Suggestions for Assignment 8 for MIDS W205 2018 Summer - Kevin Crook
Part of the Berkeley culture is to not place any limits on student success. In keeping with this culture, there are open ended components of this assignment to allow students to synthesize what they learned in the assignment to take it to higher levels.
I would like to keep it as open ended as possible, however, I understand students have skipped some of the minimum steps in the past, so I wanted to provide a checklist of minimum components. I'm also providing a list of suggested enhancements.
Also, remember that assignments 6, 7, and 8 are part of the Project 2. You will want to reuse as much content from the previous assignment.

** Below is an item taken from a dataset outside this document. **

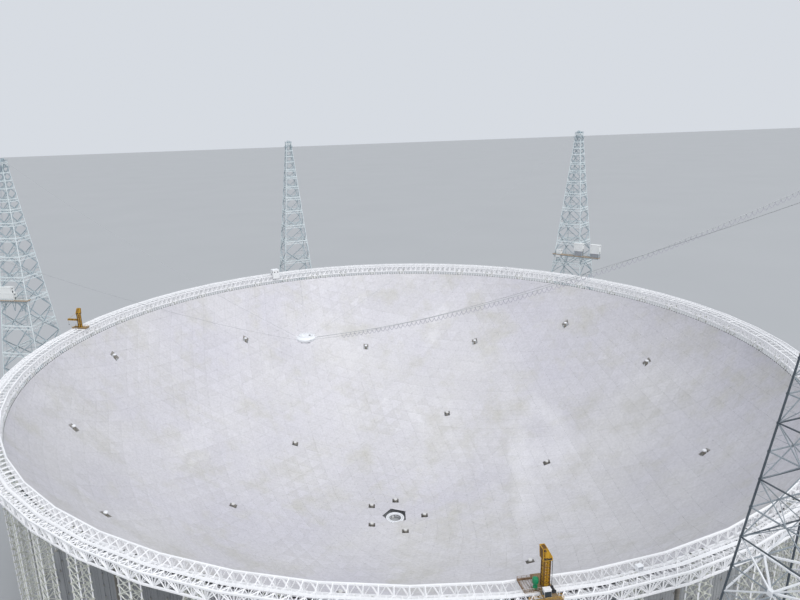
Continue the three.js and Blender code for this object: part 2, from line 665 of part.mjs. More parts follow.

Assignment 8 relates to Synchronous 8
The following are the minimum components that I would be looking for in terms of a 9 (A). These are the raw commands from class. They may need adaptation to work for the differing json file and to be adapted for any enhancements you make:
mkdir ~/w205/spark-with-kafka-and-hdfs cd ~/w205/spark-with-kafka-and-hdfs
cp ~/w205/course-content/08-Querying-Data/docker-compose.yml .
docker-compose up -d
docker-compose logs -f kafka
docker-compose exec cloudera hadoop fs -ls /tmp/
docker-compose exec kafka \ kafka-topics \ --create \ --topic commits \ --partitions 1 \ --replication-factor 1 \ --if-not-exists \ --zookeeper zookeeper:32181
cd ~/w205/spark-with-kafka-and-hdfs curl -L -o github-example-large.json https://goo.gl/Hr6erG
docker-compose exec mids \ bash -c "cat /w205/spark-with-kafka-and-hdfs/github-example-large.json \ | jq '.' -c \ | kafkacat -P -b kafka:29092 -t commits"
docker-compose exec spark pyspark
raw_commits = spark \ .read \ .format("kafka") \ .option("kafka.bootstrap.servers", "kafka:29092") \ .option("subscribe","commits") \ .option("startingOffsets", "earliest") \ .option("endingOffsets", "latest") \ .load()
commits = raw_commits.select(raw_commits.value.cast('string'))
extracted_commits = commits.rdd.map(lambda x: json.loads(x.value)).toDF()
spark.sql("select commit.committer.name from commits limit 10").show() spark.sql("select commit.committer.name, commit.committer.date, sha from commits limit 10").show()
some_commit_info = spark.sql("select commit.committer.name, commit.committer.date, sha from commits limit 10")
docker-compose exec cloudera hadoop fs -ls /tmp/ docker-compose exec cloudera hadoop fs -ls /tmp/commits/
docker-compose down docker-compose ps
Suggestions for annotating the minimum components:
Everything professionally formatted in markdown.
Annotate the architecture as defined in the yml file. Describe each container and what it does.
For each step, include a header, sentences to describe the step, and the step. If the step is long, you may want to show it multi-line as I do in mine.
Steps can occur at several levels: droplet command line, container command line, interactive python, python files, pyspark, jupyter notebook, etc. Be sure you include all of the steps. For example, don't just say we ran pyspark. Give the details of what we did in pyspark and annotate.
For json files, pull out an individual json object and show it as an example of what the file looks like.
For csv files, pull out the header and a couple of lines to show it as an example of what the file looks like.
Suggestions for enhancements
Be sure to include an Enchancement section at the end of your submission, preferably with a bullet list of enhancements where each enchance is a bullet point with a brief description.
Assignments 6, 7, and 8 are part of Project 2. You can reuse enhancements in the next assignemnt.
Enhancements are totally open ended, so feel free to add any enhancements you wish, as I do not want to place any limits on your success. You would need to do substantial enhancements above the minimum in terms of a 10 (A+):
Architecure (some included architecture diagrams they created externally and uploaded images to include in mark down)
Add steps to explore and understand further in additional to the minimum steps.
We are doing the data engineering piece and handing it over to the data scientists. What types of analytics could the data scientists do? Speed Layer?
Other business problems this same technology can be used for.
Furture enhancements that are possible but we didn't have time to build out.
Summary of findings, wrap up.
Appendix: List of Enhancements (be sure to include this at the end for grading purposes)